- _THE TASK_: Look for the word "object" in each line and report the count of matching lines, with nothing added.

- _RECORD LIST_:
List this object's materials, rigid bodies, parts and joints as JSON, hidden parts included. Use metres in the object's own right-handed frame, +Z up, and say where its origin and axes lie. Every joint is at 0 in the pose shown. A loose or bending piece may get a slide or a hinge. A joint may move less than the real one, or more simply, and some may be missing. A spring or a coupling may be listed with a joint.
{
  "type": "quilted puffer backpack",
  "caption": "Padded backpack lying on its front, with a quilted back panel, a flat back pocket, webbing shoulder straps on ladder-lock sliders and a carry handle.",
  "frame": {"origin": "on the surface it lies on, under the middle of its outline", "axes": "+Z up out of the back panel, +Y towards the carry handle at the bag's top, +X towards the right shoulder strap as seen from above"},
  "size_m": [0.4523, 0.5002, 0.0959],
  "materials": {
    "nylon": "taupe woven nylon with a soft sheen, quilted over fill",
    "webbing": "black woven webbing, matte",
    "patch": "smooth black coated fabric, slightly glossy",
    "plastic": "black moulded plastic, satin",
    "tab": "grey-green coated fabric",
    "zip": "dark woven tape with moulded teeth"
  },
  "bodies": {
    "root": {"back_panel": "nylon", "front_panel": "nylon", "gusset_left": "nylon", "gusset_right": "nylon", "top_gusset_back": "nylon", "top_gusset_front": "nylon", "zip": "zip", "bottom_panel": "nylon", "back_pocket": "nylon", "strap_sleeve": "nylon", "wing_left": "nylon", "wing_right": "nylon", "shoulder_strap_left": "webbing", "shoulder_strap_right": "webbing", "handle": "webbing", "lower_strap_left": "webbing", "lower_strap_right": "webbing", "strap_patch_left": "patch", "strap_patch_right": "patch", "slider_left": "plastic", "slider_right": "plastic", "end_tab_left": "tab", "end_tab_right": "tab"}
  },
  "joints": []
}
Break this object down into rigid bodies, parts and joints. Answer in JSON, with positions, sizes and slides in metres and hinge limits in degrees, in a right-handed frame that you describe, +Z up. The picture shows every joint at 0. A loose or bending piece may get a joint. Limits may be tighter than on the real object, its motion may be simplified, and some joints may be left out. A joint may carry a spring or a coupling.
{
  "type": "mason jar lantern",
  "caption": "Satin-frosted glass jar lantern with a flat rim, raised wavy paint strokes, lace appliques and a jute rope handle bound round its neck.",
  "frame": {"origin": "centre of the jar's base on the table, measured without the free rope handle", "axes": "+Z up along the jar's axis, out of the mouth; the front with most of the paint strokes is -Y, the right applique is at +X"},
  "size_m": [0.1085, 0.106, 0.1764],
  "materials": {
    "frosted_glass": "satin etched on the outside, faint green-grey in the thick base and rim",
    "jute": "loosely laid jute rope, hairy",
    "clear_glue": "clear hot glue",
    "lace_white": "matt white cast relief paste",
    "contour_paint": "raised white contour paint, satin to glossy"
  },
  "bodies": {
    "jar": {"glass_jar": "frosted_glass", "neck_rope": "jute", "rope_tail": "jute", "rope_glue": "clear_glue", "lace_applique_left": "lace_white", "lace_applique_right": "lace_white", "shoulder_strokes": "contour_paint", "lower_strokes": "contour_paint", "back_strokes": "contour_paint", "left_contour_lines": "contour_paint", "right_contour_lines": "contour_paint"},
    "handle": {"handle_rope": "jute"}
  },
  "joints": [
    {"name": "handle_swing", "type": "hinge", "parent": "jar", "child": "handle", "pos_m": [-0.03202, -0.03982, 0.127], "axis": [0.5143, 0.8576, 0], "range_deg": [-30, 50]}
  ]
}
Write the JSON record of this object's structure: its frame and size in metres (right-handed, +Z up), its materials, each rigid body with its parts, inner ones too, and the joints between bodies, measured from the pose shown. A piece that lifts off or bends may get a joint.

- _SOLUTION FOR THIS PROBLEM_: 3